Not long ago, getting something signed meant you either had to meet in person or overnight the required documents. Fax machines speeded up the process in many cases but didn’t help if a “wet” signature was required.
These days, signatures can be collected electronically with software like DocuSign. This is a much faster way to get things done and a technology every business should be using.
Cloud storage and online backup
This is a business technology that has made its way into the lives of many consumers, too. Keeping your company’s data in the cloud allows you and your team to work on documents remotely. It simplifies collaboration. It ensures that your data is always backed up – any reputable cloud service has many redundant servers in multiple locations so that there is always another copy of your data in the event one or more servers fail.
Similar to cloud storage, online backup services allow you to protect any data that must be stored locally. It is a much safer option than storing backups locally, though ideally, you should do both. Google Drive is a commonly used platform. Other large companies like Microsoft have similar offering, and there are many internet-only companies like Dropbox who can help.
Keeping up with your clients
If you have an outside sales team, you need a way for them to manage client relationships. Old fashioned pen-and-paper methods are simply not adequate in the modern world. Fortunately, there are a number of Customer Relationship Management (CRM) platforms available to help track every customer interaction, monitor sales opportunities, and even automate much of your marketing efforts. Salesforce created this category; less known companies like Zoho and Nutshell also compete in this space.
There is a lot more to business technology than this, of course. To become a top performer in the cannabis industry, your business needs to recognize and adapt to changes not only in the industry but in the business world as a whole.
Know the value of a great team
People are critical to the success of any business.
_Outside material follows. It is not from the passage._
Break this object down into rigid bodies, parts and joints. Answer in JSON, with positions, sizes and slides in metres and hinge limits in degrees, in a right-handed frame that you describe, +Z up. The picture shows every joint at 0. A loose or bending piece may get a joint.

To compete with the top performers, your cannabis company will need to recognize and implement strong HR practices to ensure the development and management of a great team.
High employee turnover can kill an otherwise good business, and unfortunately, the legal marijuana trade tends to experience a higher rate on average than many industries. This is particularly true among the retail businesses, and especially dispensaries. Recruiting the right people from the start will help to minimize this challenge.
Most business people know that it costs far more to hire and train an employee than it does to keep a good person on staff. Your team improves with time and experience. Not only does each individual develop and improve their skills, but their cohesiveness as a team strengthens as well. Hiring the right executives will help to ensure the development of a great team overall.
Your cannabis business team goes beyond your in-house staff
Your employees are critical to your success, but they aren’t the whole picture. A successful business needs the right advisors, too.
Cannabis is a unique industry with a number of regulatory, compliance and other issues to navigate. While every business needs to have a good accountant and a good lawyer, at a minimum, with the legal hurdles in this industry, you’ll need to be especially diligent in developing the right relationships.
Accounting for cannabis companies requires more than someone who understands business accounting; you need someone who is familiar with specific challenges in the marijuana industry—challenges such as dealing with a mostly cash business, for example. The same is true for your legal team; you need a lawyer who knows the intricacies of the cannabis laws in your state and how to navigate uncertain federal rules.
To truly “run with the big dogs,” you’ll want to consider developing advisory relationships beyond the obvious. Your lawyer and your accountant are essential, to be sure, but there are experts in other areas who can benefit your business greatly. A great marketing advisor who understands the world of weed can help guide your marketing expenditures. A strong cannabis logistics advisor will know how to deal with tricky regulations when it comes to transporting your product.
Becoming a top performing cannabis company is going to take hard work and dedication. As a business person, you’re well aware of this reality. The right tech, great human resources practices, and a solid team of advisors won’t guarantee your business’s performance, but they’ll certainly significantly increase your odds of success.